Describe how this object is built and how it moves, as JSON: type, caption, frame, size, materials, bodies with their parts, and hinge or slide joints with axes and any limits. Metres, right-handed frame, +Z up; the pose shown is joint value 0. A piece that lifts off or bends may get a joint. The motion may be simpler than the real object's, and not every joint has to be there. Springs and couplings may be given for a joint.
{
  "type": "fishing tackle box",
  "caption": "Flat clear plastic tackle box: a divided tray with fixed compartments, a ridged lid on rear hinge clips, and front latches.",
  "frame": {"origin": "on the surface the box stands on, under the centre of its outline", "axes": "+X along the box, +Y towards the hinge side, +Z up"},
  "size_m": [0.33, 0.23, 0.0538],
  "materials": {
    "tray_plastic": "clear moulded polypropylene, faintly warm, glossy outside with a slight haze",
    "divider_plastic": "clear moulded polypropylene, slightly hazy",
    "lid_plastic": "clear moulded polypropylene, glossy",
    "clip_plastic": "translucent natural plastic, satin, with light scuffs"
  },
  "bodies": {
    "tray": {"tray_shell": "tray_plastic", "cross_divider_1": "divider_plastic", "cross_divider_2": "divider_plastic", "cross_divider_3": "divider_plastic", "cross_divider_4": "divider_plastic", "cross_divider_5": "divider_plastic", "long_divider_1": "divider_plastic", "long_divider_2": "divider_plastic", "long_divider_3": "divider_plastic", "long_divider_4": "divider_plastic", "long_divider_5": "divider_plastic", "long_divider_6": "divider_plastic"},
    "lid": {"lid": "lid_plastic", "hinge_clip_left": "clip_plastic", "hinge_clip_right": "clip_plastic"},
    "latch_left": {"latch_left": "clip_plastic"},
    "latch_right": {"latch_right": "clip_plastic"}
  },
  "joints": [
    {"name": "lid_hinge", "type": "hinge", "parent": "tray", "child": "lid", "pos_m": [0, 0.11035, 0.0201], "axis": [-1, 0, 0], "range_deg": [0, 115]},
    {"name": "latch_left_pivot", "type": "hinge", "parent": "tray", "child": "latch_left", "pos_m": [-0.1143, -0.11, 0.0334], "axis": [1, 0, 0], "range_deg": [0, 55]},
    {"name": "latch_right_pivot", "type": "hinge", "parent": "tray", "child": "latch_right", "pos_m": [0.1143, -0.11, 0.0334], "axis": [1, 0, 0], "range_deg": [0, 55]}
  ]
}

### WORK TO DO
Pick out the lines that contain "joints" and copy them.

### IN RESPONSE
Describe how this object is built and how it moves, as JSON: type, caption, frame, size, materials, bodies with their parts, and hinge or slide joints with axes and any limits. Metres, right-handed frame, +Z up; the pose shown is joint value 0. A piece that lifts off or bends may get a joint. The motion may be simpler than the real object's, and not every joint has to be there. Springs and couplings may be given for a joint.
  "joints": [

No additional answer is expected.